Some of the main findings of the study include:

• Investments in residential energy efficiency retrofits could result in a net creation of 5.4 million jobs in cities across the globe. Such investments would also result in significant household savings, as well as emissions reductions.

• Improved public transport could prevent the premature deaths of nearly one million people per year from air pollution and traffic fatalities worldwide. Improved transport networks could also save 40 billion hours of commuters’ time every year by 2030, while achieving important emissions reductions.

• District-scale renewable energy for heating and cooling in buildings could prevent a further 300,000 premature deaths per year by 2030. Renewable energy could contribute to significant emissions reductions and create approximately 8.3 million jobs.

• Climate action policies can have proportionally greater outcomes for lower income groups in developing cities, where populations have the most to gain from the introduction of new technologies.

“Cities account for 73 per cent of global greenhouse gas emissions, making large-scale climate action in urban areas an urgent focus of efforts to meet the highest goals of the Paris Agreement,” said Thomas Day, Partner at NewClimate Institute, who led the research.

“While cities are already leading the way in emissions reductions by cutting energy usage in their buildings, transport systems, and industries, Climate Opportunity will give policymakers a compelling justification for climate action by illustrating the deep connection between climate and other urban priorities like public health, poverty alleviation and economic growth.”

The World Health Organization reports that ambient air pollution alone caused some 4.2 million deaths in 2016 and the transport sector represents the fastest growing source of fossil-fuel COemissions, the largest contributor to climate change.

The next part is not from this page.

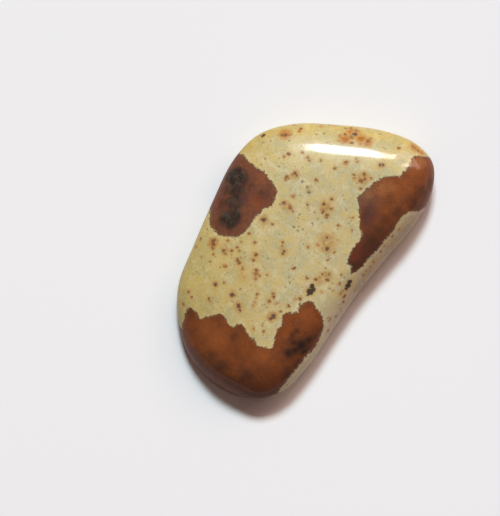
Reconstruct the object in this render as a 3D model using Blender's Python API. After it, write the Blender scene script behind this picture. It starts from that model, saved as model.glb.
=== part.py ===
"""A polished piece of porcelanite, which is clay baked hard in the ground and then tumbled smooth.

The stone is one solid. Seen from above it is a leaning oval with one flank that is almost straight.
Its top is a low dome that rolls over at the shoulders to the widest line, and its underside curves
in to a small flat spot that it rests on. The widest line runs about a third of the way up, but it
dips at the near tip and rises beside it, and the dome falls a little towards that tip. The origin is
on the flat spot, under the middle of the stone. +Y runs along the stone and +Z points up.
"""

import math

import bmesh
import bpy
from mathutils import Vector

MM = 0.001

# Driving dimensions, in millimetres
LENGTH = 19.5
WIDTH = 11.5
HEIGHT = 3.0

# The widest line seen from above, anticlockwise from the far tip, in millimetres.
# The two tips are the first point and the twelfth, with as many points on either side.
OUTLINE = (
    (2.65, 9.76), (0.50, 9.12), (-1.75, 7.85), (-3.90, 6.38), (-5.35, 4.55), (-5.72, 2.30),
    (-5.20, -0.80), (-4.60, -3.50), (-3.90, -6.10), (-2.45, -8.05), (-0.60, -9.32),
    (1.70, -9.76), (3.90, -9.12), (5.20, -7.55), (5.55, -5.20), (5.45, -2.40), (5.38, 0.20),
    (5.46, 1.90), (5.60, 3.60), (5.74, 5.70), (5.42, 7.90), (4.40, 9.42),
)
COLUMNS_PER_SPAN = 5

# Each row holds eight values: where the outline faces +X, halfway to +Y, +Y, halfway to -X and so on
GIRDLE_HEIGHT = (1.12, 1.15, 1.18, 1.15, 1.05, 0.68, 0.45, 1.40)
SHOULDER_INSET = (1.90, 1.35, 0.90, 0.80, 0.60, 0.65, 1.15, 2.15)
DOME_RISE = (0.45, 0.72, 1.16, 1.38, 1.50, 1.50, 1.00, 0.18)
UNDERCUT_INSET = (1.00, 1.05, 1.10, 1.00, 0.90, 0.90, 1.00, 1.00)
BELLY_DROP = (0.08, 0.09, 0.10, 0.10, 0.10, 0.09, 0.08, 0.08)

# How the shoulders curve, in the same eight places: the first row makes the upper end of the roll
# fuller as it grows, and the second makes the lower end steeper as it shrinks. They have no unit.
SHOULDER_POWER = (2.0, 2.0, 2.0, 2.0, 2.0, 1.8, 1.8, 1.7)
ROLL_POWER = (0.57, 0.57, 0.57, 0.57, 0.58, 0.62, 0.68, 0.74)
DOME_POWER = 2.7

# The crown line runs along the middle of the top, for this share of the stone's length, and its ends
# bow towards +X by so many millimetres. The top loses a share of its rise at the near tip.
CROWN_LINE_SHARE = 0.58
CROWN_LINE_BOW = 1.6
TOP_FALL = 0.20

# How much of the way in from the widest line the last ring of the dome and the flat spot lie
CROWN_REACH = 0.93
FLAT_SPOT_REACH = 0.68

SHOULDER_RINGS = 10
DOME_RINGS = 7
UNDERCUT_RINGS = 8
BELLY_RINGS = 4

STONE_COLOUR = (0.50, 0.39, 0.18, 1.0)
STONE_ROUGHNESS = 0.12


def clear_scene():
    for old in list(bpy.data.objects):
        bpy.data.objects.remove(old, do_unlink=True)


def point_between(before, start, end, after, share):
    """A point on the centripetal curve from start to end, which also heeds the points around them."""
    knots = [0.0]
    for a, b in ((before, start), (start, end), (end, after)):
        knots.append(knots[-1] + math.sqrt((b - a).length))
    t = knots[1] + (knots[2] - knots[1]) * share

    def blend(a, b, low, high):
        return a.lerp(b, (t - low) / (high - low))

    first = blend(before, start, knots[0], knots[1])
    middle = blend(start, end, knots[1], knots[2])
    last = blend(end, after, knots[2], knots[3])
    left = blend(first, middle, knots[0], knots[2])
    right = blend(middle, last, knots[1], knots[3])
    return blend(left, right, knots[1], knots[2])


def smooth_outline():
    """The outline as a closed smooth curve, fitted to the stone's length and width."""
    corners = [Vector(pair) for pair in OUTLINE]
    count = len(corners)
    curve = []
    for i in range(count):
        around = [corners[(i + k) % count] for k in (-1, 0, 1, 2)]
        for step in range(COLUMNS_PER_SPAN):
            curve.append(point_between(*around, step / COLUMNS_PER_SPAN))
    low = Vector((min(p.x for p in curve), min(p.y for p in curve)))
    high = Vector((max(p.x for p in curve), max(p.y for p in curve)))
    middle = (low + high) / 2
    grow_x = WIDTH / (high.x - low.x)
    grow_y = LENGTH / (high.y - low.y)
    return [Vector(((p.x - middle.x) * grow_x, (p.y - middle.y) * grow_y)) for p in curve]


def facing_at(curve, i):
    """The direction that the outline faces, anticlockwise from +X."""
    along = curve[(i + 1) % len(curve)] - curve[i - 1]
    return math.atan2(-along.x, along.y)


def on_side(values, facing):
    """Blends the values of a row round the stone, by the way that the outline faces."""
    count = len(values)
    place = facing / math.tau * count
    first = math.floor(place)
    share = math.sin((place - first) * math.pi / 2) ** 2
    return values[first % count] * (1 - share) + values[(first + 1) % count] * share


def crown_point(edge):
    """The point of the crown line that a point of the outline leans towards."""
    bow = CROWN_LINE_BOW * (edge.y / (LENGTH / 2)) ** 2
    return Vector((bow, edge.y * CROWN_LINE_SHARE))


def top_fall(y):
    """The share of its rise that the top loses towards the near tip."""
    return TOP_FALL * max(0.0, -y / (LENGTH / 2)) ** 2


def quarter_turns(count):
    """Angles from level to upright, in equal steps, without the first."""
    return [math.pi / 2 * k / count for k in range(1, count + 1)]


def upper_profile(facing, reach):
    """Inset and height of each ring from the widest line up to the crown."""
    girdle = on_side(GIRDLE_HEIGHT, facing)
    shoulder = on_side(SHOULDER_INSET, facing)
    fullness = on_side(SHOULDER_POWER, facing)
    roll = on_side(ROLL_POWER, facing)
    dome_rise = on_side(DOME_RISE, facing)
    shoulder_rise = HEIGHT - girdle - dome_rise
    insets = [shoulder * (1 - math.cos(turn)) for turn in quarter_turns(SHOULDER_RINGS)]
    last = reach * CROWN_REACH
    insets += [shoulder + (last - shoulder) * k / DOME_RINGS for k in range(1, DOME_RINGS + 1)]
    profile = []
    for inset in insets:
        left_of_shoulder = max(0.0, 1 - inset / shoulder)
        rolled = (1 - left_of_shoulder ** fullness) ** roll
        domed = 1 - (1 - inset / reach) ** DOME_POWER
        profile.append((inset, girdle + shoulder_rise * rolled + dome_rise * domed))
    return profile


def lower_profile(facing, reach):
    """Inset and height of each ring from the widest line down to the flat spot."""
    girdle = on_side(GIRDLE_HEIGHT, facing)
    undercut = on_side(UNDERCUT_INSET, facing)
    belly = on_side(BELLY_DROP, facing)
    flat = reach * FLAT_SPOT_REACH
    insets = [undercut * (1 - math.cos(turn)) for turn in quarter_turns(UNDERCUT_RINGS)]
    insets += [undercut + (flat - undercut) * k / BELLY_RINGS for k in range(1, BELLY_RINGS + 1)]
    profile = []
    for inset in insets:
        left_of_undercut = max(0.0, 1 - inset / undercut)
        rolled = 1 - math.sqrt(1 - left_of_undercut ** 2)
        profile.append((inset, (girdle - belly) * rolled + belly * (1 - inset / flat) ** 2))
    return profile


def make_rings():
    """Rings of points from the flat spot, over the widest line, to the crown."""
    curve = smooth_outline()
    columns = []
    for i, edge in enumerate(curve):
        facing = facing_at(curve, i)
        inward = crown_point(edge) - edge
        reach = inward.length
        inward.normalize()
        girdle = on_side(GIRDLE_HEIGHT, facing)
        profile = lower_profile(facing, reach)[::-1] + [(0.0, girdle)] + upper_profile(facing, reach)
        column = []
        for inset, z in profile:
            point = edge + inward * inset
            above = max(0.0, z - girdle)
            column.append(Vector((point.x, point.y, z - above * top_fall(point.y))))
        columns.append(column)
    return [[column[k] for column in columns] for k in range(len(columns[0]))]


def make_stone():
    rings = make_rings()
    count = len(rings[0])
    shape = bmesh.new()
    loops = [[shape.verts.new(point * MM) for point in ring] for ring in rings]
    for lower, upper in zip(loops, loops[1:]):
        for i in range(count):
            j = (i + 1) % count
            shape.faces.new((lower[i], lower[j], upper[j], upper[i]))
    shape.faces.new(loops[0][::-1])
    crown = loops[-1]
    shape.faces.new((crown[0], crown[1], crown[-1]))
    for i in range(1, count // 2 - 1):
        shape.faces.new((crown[i], crown[i + 1], crown[-i - 1], crown[-i]))
    middle = count // 2
    shape.faces.new((crown[middle - 1], crown[middle], crown[middle + 1]))
    mesh = bpy.data.meshes.new("stone")
    shape.to_mesh(mesh)
    shape.free()
    mesh.shade_smooth()
    stone = bpy.data.objects.new("stone", mesh)
    bpy.context.collection.objects.link(stone)
    return stone


def polished_stone_material():
    material = bpy.data.materials.new("polished_porcelanite")
    material.use_nodes = True
    shader = material.node_tree.nodes["Principled BSDF"]
    shader.inputs["Base Color"].default_value = STONE_COLOUR
    shader.inputs["Roughness"].default_value = STONE_ROUGHNESS
    shader.inputs["Metallic"].default_value = 0.0
    return material


def main():
    clear_scene()
    stone = make_stone()
    stone.data.materials.append(polished_stone_material())


main()
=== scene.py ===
# %% [markdown]
# # A polished piece of porcelanite
#
# Porcelanite is clay that was baked hard in the ground, here cream with rust specks and three
# brown patches. This piece was ground to a free shape and tumbled until it shone. The solid model
# gives its size and form. This script makes the surface that is seen: a finer mesh, the markings,
# the polish, and the light and camera of the photo.

# %% Load the solid model
import math

import bpy
import numpy as np
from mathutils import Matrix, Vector
from mathutils.bvhtree import BVHTree


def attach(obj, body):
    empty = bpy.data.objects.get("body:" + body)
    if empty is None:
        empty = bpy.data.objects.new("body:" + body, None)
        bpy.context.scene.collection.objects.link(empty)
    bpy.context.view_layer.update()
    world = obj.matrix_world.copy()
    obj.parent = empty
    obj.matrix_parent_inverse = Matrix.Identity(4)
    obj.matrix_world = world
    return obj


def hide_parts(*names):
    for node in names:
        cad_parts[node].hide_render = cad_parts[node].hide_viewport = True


MM = 0.001
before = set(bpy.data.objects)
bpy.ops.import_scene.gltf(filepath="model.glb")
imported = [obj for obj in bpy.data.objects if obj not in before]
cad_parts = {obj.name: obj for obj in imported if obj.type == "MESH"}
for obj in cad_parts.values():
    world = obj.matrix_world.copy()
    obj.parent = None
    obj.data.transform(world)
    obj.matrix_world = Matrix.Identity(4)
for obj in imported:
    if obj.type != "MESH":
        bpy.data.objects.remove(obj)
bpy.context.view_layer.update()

# %% [markdown]
# ## The stone's own mesh
#
# A mirror-like polish shows every facet, so the solid's flat faces can't stay. We could model the
# stone again from a sphere, but then it would drift from the size that the solid fixes. Instead
# we copy the solid's mesh, merge its loose triangles, turn them back into quads and let a
# Subdivision Surface round them. The solid itself stays untouched and hidden, and the copy stands
# for it.

# %% Copy the solid and make it smooth
SMOOTHING_LEVELS = 2
MERGE_WITHIN = 0.002 * MM
QUAD_ANGLE = math.radians(60)


def select_only(thing):
    """Leaves one object selected and active, as a click on it does."""
    bpy.ops.object.select_all(action="DESELECT")
    thing.select_set(True)
    bpy.context.view_layer.objects.active = thing


def apply_modifier(thing, kind, **settings):
    modifier = thing.modifiers.new(kind.lower(), kind)
    for name, value in settings.items():
        setattr(modifier, name, value)
    select_only(thing)
    bpy.ops.object.modifier_apply(modifier=modifier.name)


def copy_of_solid(node, name):
    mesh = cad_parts[node].data.copy()
    mesh.name = name
    thing = bpy.data.objects.new(name, mesh)
    bpy.context.scene.collection.objects.link(thing)
    select_only(thing)
    bpy.ops.mesh.customdata_custom_splitnormals_clear()
    bpy.ops.object.mode_set(mode="EDIT")
    bpy.ops.mesh.select_all(action="SELECT")
    bpy.ops.mesh.remove_doubles(threshold=MERGE_WITHIN)
    bpy.ops.mesh.tris_convert_to_quads(face_threshold=QUAD_ANGLE, shape_threshold=QUAD_ANGLE)
    bpy.ops.object.mode_set(mode="OBJECT")
    return thing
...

“The Climate Opportunity research sends a powerful message that city-level climate action leads to more than addressing an environmental issue; it also has societal benefits. Well-designed measures will mitigate climate change and reduce air pollution, thereby also tackling this public health emergency,” said Martina Otto, Head of UN Environment’s Cities Unit. “Not only can cities prevent unnecessary deaths through climate action, but they also have the opportunity to stimulate economic growth, help alleviate poverty and improve the liveability of our cities.”

Launching at the same time as the research, a new online dashboard hosted on the Global Covenant of Mayors’ website allows cities to use data from the Climate Opportunity report to see how specific climate actions—such as the improvement of transport links, retrofitting buildings, or implementing renewable energy projects—can positively affect their city in the areas of job creation, reducing emissions and increasing savings.